Ici, la scénographie, les costumes, les lumières ne tiennent pas vraiment la route et il faudrait au moins que les personnages de cette tragédie aient plus de hauteur et soient crédibles quand ils parlent. Désolé, mais une chose n’est jamais négociable quand on monte une tragédie écrite en alexandrins : le respect de cette écriture qui fait aussi toute la force de ces admirables vers.
On ne dira jamais assez combien ces dialogues doivent beaucoup à un travail sur le langage, proche d’une musique envoûtante: ourquoi s’en priver ,à condition de savoir le faire!)  au lieu de rajouter un fond musical? Là c’est vraiment une erreur de tir et n’apporte absolument rien. Ici, aucun des acteurs n’arrive jamais à maîtriser ces alexandrins, sauf peut-être Hélène Viviès (Phèdre) à certains moments. C’est le gros point noir de ce spectacle et on comprend difficilement le texte, souvent couvert par ce fond musical invasif, vieux poncif actuel, avec légers ronronnements de basses.
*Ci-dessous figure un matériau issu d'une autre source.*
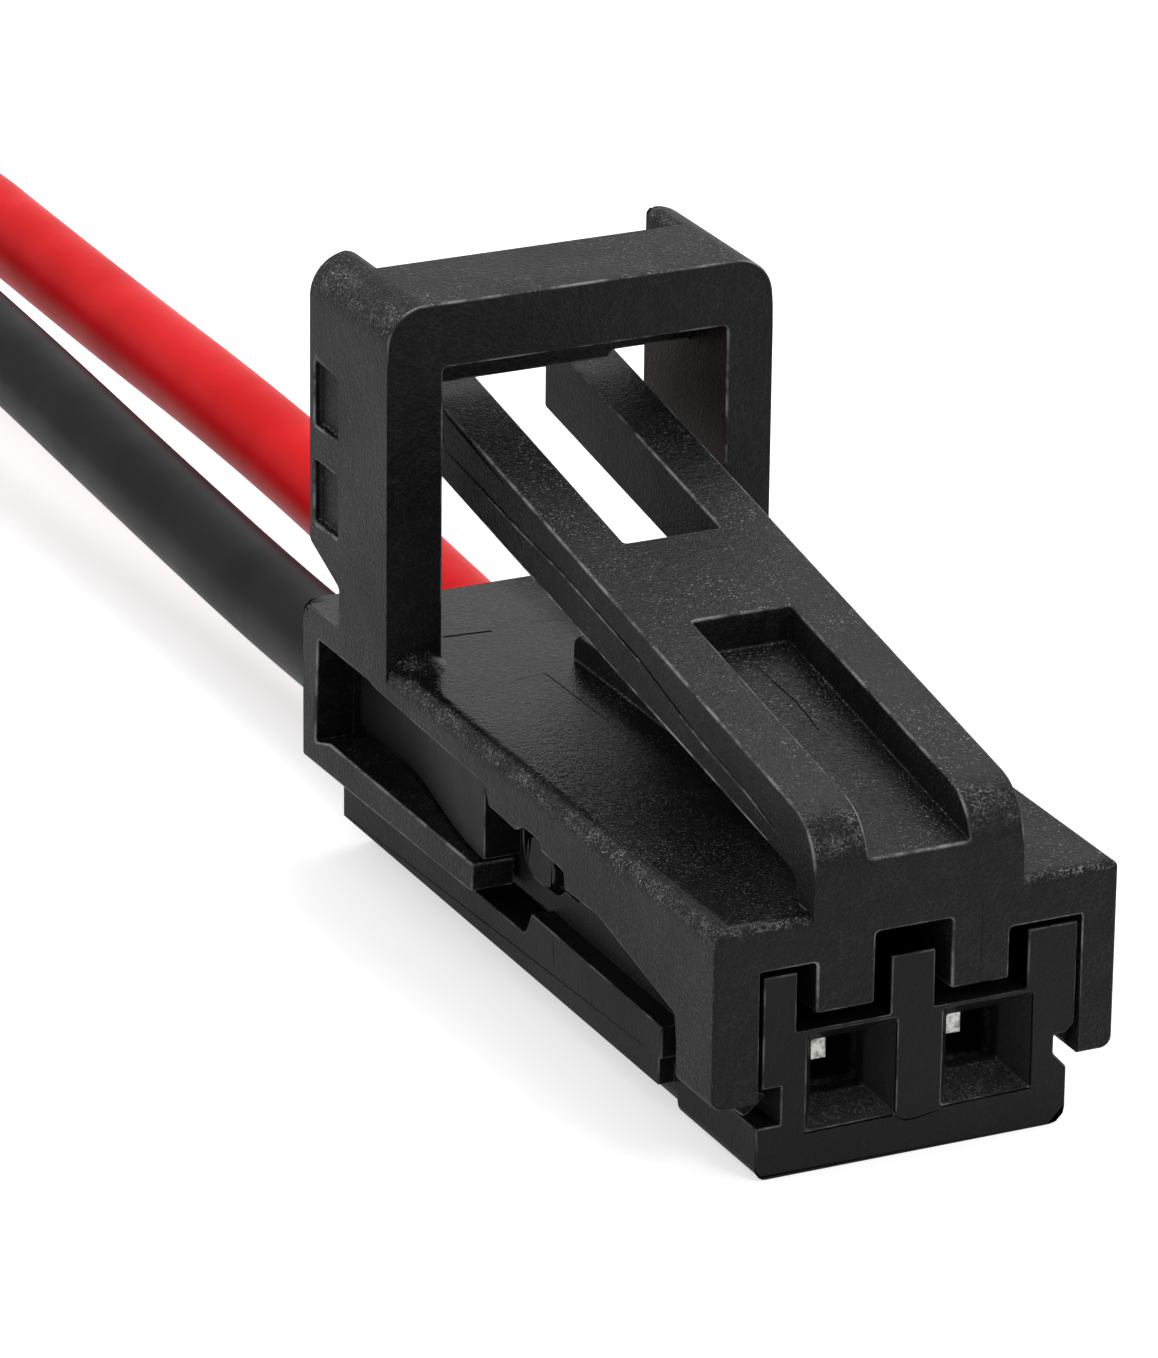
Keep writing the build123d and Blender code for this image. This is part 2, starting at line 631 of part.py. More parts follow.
# Wire paths: points of straight runs, joined by tangent arcs
RED_POINTS = [
    (CAVITIES[1], at_depth(CORE_START), WIRE_Z),
    (CAVITIES[1], at_depth(27.0), WIRE_Z),
    (CAVITIES[1] - 0.06, at_depth(44.0), WIRE_Z + 1.62),
    (CAVITIES[1] - 0.27, at_depth(74.0), WIRE_Z + 1.9),
    (-7.5, at_depth(103.0), 1.6),
    (-28.0, at_depth(113.0), 1.45),
    (-50.0, at_depth(111.0), 1.45),
    (-66.0, at_depth(97.5), 1.45),
]
BLACK_POINTS = [
    (CAVITIES[0], at_depth(CORE_START), WIRE_Z),
    (CAVITIES[0], at_depth(27.5), WIRE_Z),
    (CAVITIES[0] - 0.14, at_depth(46.0), WIRE_Z + 0.4),
    (CAVITIES[0] - 0.38, at_depth(73.0), WIRE_Z + 1.8),
    (-11.5, at_depth(97.0), 1.6),
    (-31.0, at_depth(106.5), 1.45),
    (-53.0, at_depth(99.5), 1.45),
    (-60.5, at_depth(78.0), 1.45),
]


def distance(a, b):
    return math.dist(a, b)


def bend_radii(points):
    """Arc radius at each inner point: 0.45 of the shorter run over the tangent of half the turn."""
    radii = []
    for before, here, after in zip(points, points[1:], points[2:]):
        u = [h - b for b, h in zip(before, here)]
        v = [a - h for h, a in zip(here, after)]
        run = min(math.hypot(*u), math.hypot(*v))
        cosine = sum(p * q for p, q in zip(u, v)) / (math.hypot(*u) * math.hypot(*v))
        turn = math.acos(max(-1.0, min(1.0, cosine)))
        radii.append(0.45 * run / math.tan(turn / 2))
    return radii


def point_along(points, length):
    """Point and the remaining points after walking this far from the start."""
    left = length
    for i, (a, b) in enumerate(zip(points, points[1:])):
        step = distance(a, b)
        if left < step:
            t = left / step
            return tuple(p + (q - p) * t for p, q in zip(a, b)), i + 1
        left -= step
    return points[-1], len(points)


def build_wire(points, outer, inner, start_cut, end_cut):
    """Round tube or rod along the points, cut short by the given lengths at its two ends."""
    first, index = point_along(points, start_cut)
    path = [first] + list(points[index:])
    last, index = point_along(path[::-1], end_cut)
    path = path[: len(path) - index] + [last]
    radii = bend_radii(points)
    with BuildPart() as wire:
        with BuildLine() as centre:
            FilletPolyline(*path, radius=radii)
        with BuildSketch(Plane(origin=centre.line @ 0, z_dir=centre.line % 0)):
            Circle(outer / 2)
            if inner:
                Circle(inner / 2, mode=Mode.SUBTRACT)
        sweep(path=centre.line)
    return wire.part, sum(edge.length for edge in centre.edges())


jacket_cut = STRIP_AT - CORE_START
for colour, points in (("black", BLACK_POINTS), ("red", RED_POINTS)):
    core, core_length = build_wire(points, CORE_D, 0.0, 0.0, 0.0)
    jacket, jacket_length = build_wire(points, WIRE_D, CORE_D, jacket_cut, FAR_STRIP)
    print(colour, "radii", [round(r, 1) for r in bend_radii(points)])
    print(colour, "core", round(core_length, 1), "insulation", round(jacket_length, 1))
    core.label = colour + "_core"
    export_step(core, "parts/" + colour + "_core.step")
    jacket.label = colour + "_insulation"
    export_step(jacket, "parts/" + colour + "_insulation.step")

for name, middle in (("terminal_left", CAVITIES[0]), ("terminal_right", CAVITIES[1])):
    terminal_part = build_terminal(middle)
    terminal_part.label = name
    export_step(terminal_part, "parts/" + name + ".step")

# Contact springs: a bowed leaf inside each terminal's box
for name, middle in (("contact_spring_left", CAVITIES[0]), ("contact_spring_right", CAVITIES[1])):
    with BuildPart() as spring:
        with BuildSketch(Plane.YZ.offset(middle - 0.55)):
            roof = CAVITY_Z + CHAMBER / 2 - BOX_FIT - SHEET
            with BuildLine():
                Spline(
                    (at_depth(3.0), roof),
                    (at_depth(4.4), roof - 0.42),
                    (at_depth(6.0), roof - 0.62),
                    (at_depth(7.6), roof - 0.42),
                    (at_depth(9.4), roof),
                )
                Line((at_depth(9.4), roof), (at_depth(8.9), roof))
                Spline(
                    (at_depth(8.9), roof),
                    (at_depth(7.5), roof - 0.29),
                    (at_depth(6.0), roof - 0.47),
                    (at_depth(4.5), roof - 0.29),
                    (at_depth(3.5), roof),
                )
                Line((at_depth(3.5), roof), (at_depth(3.0), roof))
            make_face()
        extrude(amount=1.1)
    spring.part.label = name
    export_step(spring.part, "parts/" + name + ".step")
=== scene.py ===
"""Looks of a prewired connector plug: moulded housing and carrier, terminals and two leads."""

import logging
import math
import random
from dataclasses import dataclass, field
from enum import Enum

import bmesh
import bpy
from bmesh.types import BMEdge, BMesh
from bpy.types import ID, Material, Mesh, Node, NodeSocket, NodeTree, Object, World, bpy_prop_collection
from mathutils import Matrix, Vector
from mathutils.bvhtree import BVHTree
from mathutils.geometry import intersect_line_line_2d


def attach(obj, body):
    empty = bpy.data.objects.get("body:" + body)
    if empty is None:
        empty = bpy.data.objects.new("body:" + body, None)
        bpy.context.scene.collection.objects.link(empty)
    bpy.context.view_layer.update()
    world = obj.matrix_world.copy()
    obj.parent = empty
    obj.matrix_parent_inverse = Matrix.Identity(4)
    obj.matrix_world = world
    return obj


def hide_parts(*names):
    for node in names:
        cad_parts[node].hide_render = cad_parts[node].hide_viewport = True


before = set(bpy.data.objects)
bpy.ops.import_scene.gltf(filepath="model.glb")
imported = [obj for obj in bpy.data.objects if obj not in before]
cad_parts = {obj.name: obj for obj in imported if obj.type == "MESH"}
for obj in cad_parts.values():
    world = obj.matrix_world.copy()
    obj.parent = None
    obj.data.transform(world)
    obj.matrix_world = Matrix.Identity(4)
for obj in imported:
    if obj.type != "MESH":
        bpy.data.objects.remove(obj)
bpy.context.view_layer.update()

logging.basicConfig(level=logging.INFO, format="%(name)s: %(message)s")
LOG = logging.getLogger("plug")

Pair = tuple[float, float]
Triple = tuple[float, float, float]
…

Ce qui n’arrange rien et que Matthieu Cruciani aurait pu nous épargner.
Manque ici une véritable direction d’acteurs. Hélène Viviès (Phèdre) a de bons moments mais son personnage manque d’ampleur. Quant à
Hippolyte (Maurin Ollès) Ambre Febvre ( Aricie) qui bouge sans arrêt, ils ne sont en rien crédibles. Thomas Gonzalez, lui, parle très mal et n’arrive pas à imposer le personnage de Thésée. Lina Alsaied (Oenone) et Jade Emmanuel (Ismène et Panope) sont elles, plus justes. Seul, Philippe Smith réussit à donner une certaine envergure à un Théramène incarnant la voix de la raison.
Bref, on est loin du compte… Cette formidable pièce qui exige beaucoup d’un metteur en scène, mérite mieux que cette direction d’acteurs trop approximative. Enfin, cela peut donner envie de relire la pièce où Racine dit si bien, comment un grand amour peut ravager les humains soumis à la fatalité et pris au piège d’un combat inégal entre raison et passion…
Décidément, entre la 
Bérénice  sans âme de Romeo Castelluci dont nous vous parlerons et cette Phèdre, notre grand Racine, ce mois-ci, n’a pas eu de chance! Que sauver de ce spectacle? La remarquable toile peinte en fond de scène… Et sans doute la scène où Phèdre avoue son amour à Hippolyte et celle, où lui et Aricie s’embrassent fougueusement. Sur une heure cinquante, bien décevant et c’est dommage. A écouter  une bande de lycéens à la sortie, ils ne semblaient pas convaincus ! Un signe qui ne trompe jamais…

Philippe du Vignal

Jusqu’au 17 mars, Les Gémeaux-Scène nationale, 49 avenue Georges Clemenceau, Sceaux ( Hauts-de Seine). T. : 01 46 61 36 67.